# Made my order today!!



## MarcusSDCA (Jan 14, 2004)

Yeeee Haaaaaa!!!! :rofl:

Week 25 production, estimated delivery at the end of July.

2008 MCS Lightning Blue, Black roof & Bonnet Stripes, Sport package, Premium Package,
Column spoke 17" rims, Black-Grey leatherette, 6 spd manual

Should look like these pics:


----------



## brkf (May 26, 2003)

Enjoy. They're a blast.


----------



## Plaz (Dec 19, 2001)

MarcusSDCA said:


> Yeeee Haaaaaa!!!! :rofl:
> 
> Week 25 production, estimated delivery at the end of July.
> 
> ...


Nice color choice.  :thumbup:


----------



## MarcusSDCA (Jan 14, 2004)

Thanks....I can't wait!

This morning I emailed the CA and asked him to add Bluetooth and iPod connector for $500......figured it would be money well spent since I am alsways on my phone and California has the new law starting July 1 about hands free cell phones while driving.


----------



## mtbscott (Jul 16, 2003)

MarcusSDCA said:


> Thanks....I can't wait!
> 
> This morning I emailed the CA and asked him to add Bluetooth and iPod connector for $500......figured it would be money well spent since I am alsways on my phone and California has the new law starting July 1 about hands free cell phones while driving.


My lot car had the Bluetooth/Ipod option. I likely would not have ordered it but I am glad I have it. Once you pair your phone with the car, it "turns on" everytime you get in the car with it. Noise level is good too, most folks I've talked to don't even know it's the MINI talking. The Ipod interface is great too, allows you full functionality using the radio and steering wheel controls.


----------



## kyfdx (Aug 4, 2003)

MarcusSDCA said:


> Thanks....I can't wait!
> 
> This morning I emailed the CA and asked him to add Bluetooth and iPod connector for $500......figured it would be money well spent since I am alsways on my phone and California has the new law starting July 1 about hands free cell phones while driving.


It's not my money... but, I'd just go ahead and add the convenience package.. keyless start, armrest, etc, etc....


----------



## sharmabmw (Feb 21, 2005)

agree with the convenience package. Who did you order thru?


----------



## MarcusSDCA (Jan 14, 2004)

sharmabmw said:


> agree with the convenience package. Who did you order thru?

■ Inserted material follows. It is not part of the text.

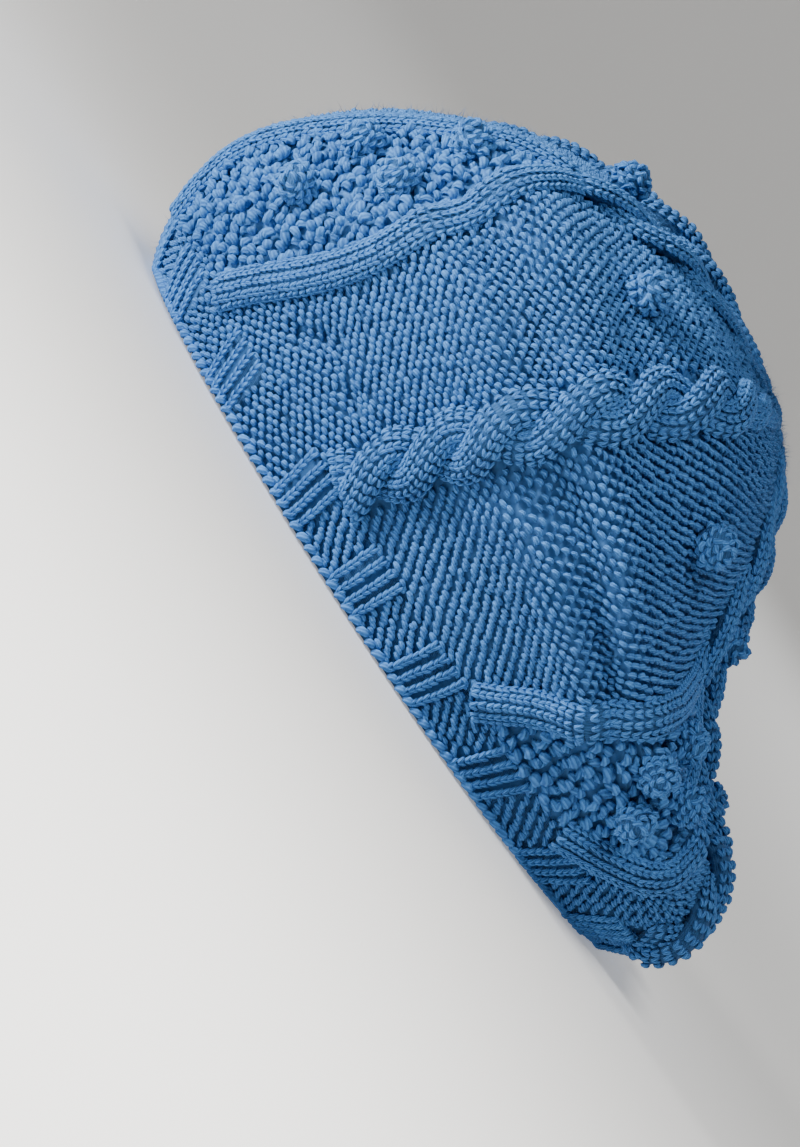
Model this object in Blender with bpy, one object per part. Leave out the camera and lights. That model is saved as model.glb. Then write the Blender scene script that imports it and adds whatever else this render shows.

I ordered through PhillipeK at South Bay Mini in Torrance CA.

As for the convenience package....well, I just had my limits on how much I was going to spend. This is going to be a second car and as such it really just needs to be fun to drive.
I think between the S engine, the manual, the roof, the premium sound, and theiPod/Bluetooth....I'm at my maximum grin factor.


----------



## Plaz (Dec 19, 2001)

I went kinda nuts on the options, but I can't say I regret it at all. :eeps:


----------



## MarcusSDCA (Jan 14, 2004)

Here's MAXX, freshly delivered by Phillipe Kahn at South Bay Mini on July 31st!


----------



## MarcusSDCA (Jan 14, 2004)

and a couple more pics:


----------



## clubboy (Jul 18, 2008)

Nice wheels man!!! I was thinking of opting out of the bi-xenons... you have halogens, right? What made you decide not to get them? My friend showed me the difference in his Bimmer, and it is nice, but I'm still not TOTALLY convinced although I have kinda decided to get them. I never feel in my Caddie that I need more light. :dunno:


----------



## MarcusSDCA (Jan 14, 2004)

clubboy said:


> Nice wheels man!!! I was thinking of opting out of the bi-xenons... you have halogens, right? What made you decide not to get them? My friend showed me the difference in his Bimmer, and it is nice, but I'm still not TOTALLY convinced although I have kinda decided to get them. I never feel in my Caddie that I need more light. :dunno:


I just had my spending limit since this is a second car, so I drew the line at xenons and convenience package and all the thousands of dollars of extras you can spend on a Mini.
And, I'm perfectly pleased with my decision! :thumbup:


----------



## WHITEX (Jan 29, 2006)

Real Pretty. Nice choice. Enjoy.


----------



## uter (Jan 6, 2002)

Congrats! Enjoy.


----------



## brkf (May 26, 2003)

Have fun. It's the same color as mine but I have a white roof.


----------